What he’s likely not to give you are quality top-six minutes -- at this stage, he’s a powerplay specialist and to ask him to consistently skate with Anze Kopitar is likely too much of an ask. I believe his first few games in a Kings sweater will give him some extra juice, but Sutter must be judicious with his minutes to get the best of his game.

NOT RADIO, NOT RADIO

I’ve had the privilege to appear on the NHL Network a couple of times over the past week and the good fortune of joining the great EJ Hradek and Steve Mears for my NHL Now debut.

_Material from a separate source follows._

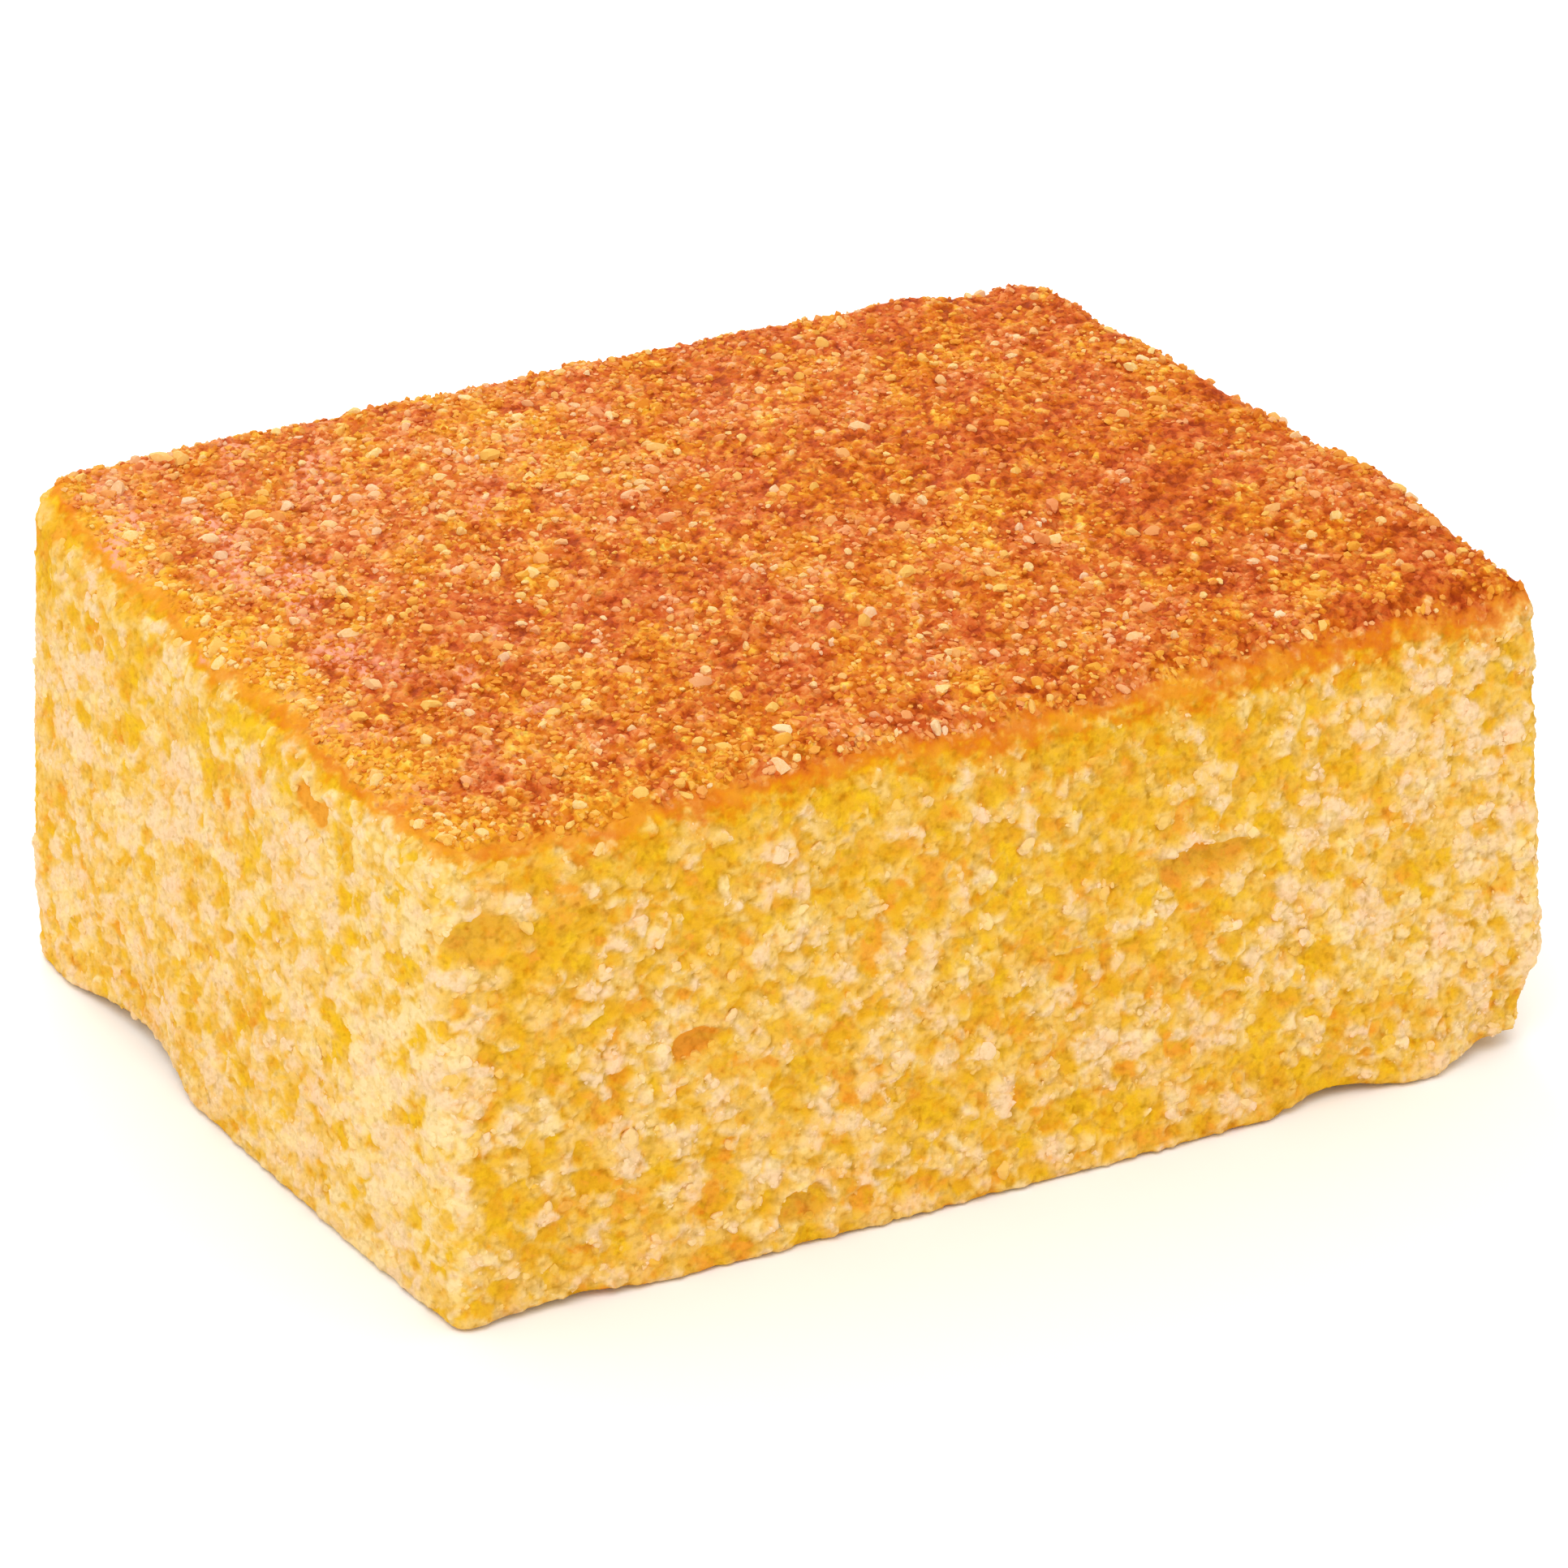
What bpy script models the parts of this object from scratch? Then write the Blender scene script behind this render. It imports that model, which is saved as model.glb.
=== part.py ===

It’s been fun to work with these true pros and been put into a role that I never imagined I’d be qualified for. Here’s my Thursday appearance for those interested:

AND FINALLY...

Words will not do this justice, but we’ll attempt to add to praise that’s not needed. I attended the Bob Miller press conference announcing him stepping away from the microphone after 44 years as the Kings play-by-play man.

I wrote a feature on Bob and his play-by-play partner Jim Fox a few years ago, and though one sentence cannot take the measure of this man, it’s always stuck in my head when I describe his presence.

If you walked into the press room at Staples Center blindfolded and went to the table with the loudest laughter, you can bet that Bob Miller would be sitting at that table. As humble as he is generous with his time, the terms “Hall of Famer” and “Living Legend” only start describe what this man means to the Kings organization and importantly, their fan base.

While there was some sadness in the room when Bob made things official, the better news is that he appears to be in good health and towards that end he plans to broadcast the final two Kings regular season games.

From a selfish standpoint, I hope he remains around the barn on 11th and Figueroa, telling his tales and bringing light to all that cross his path.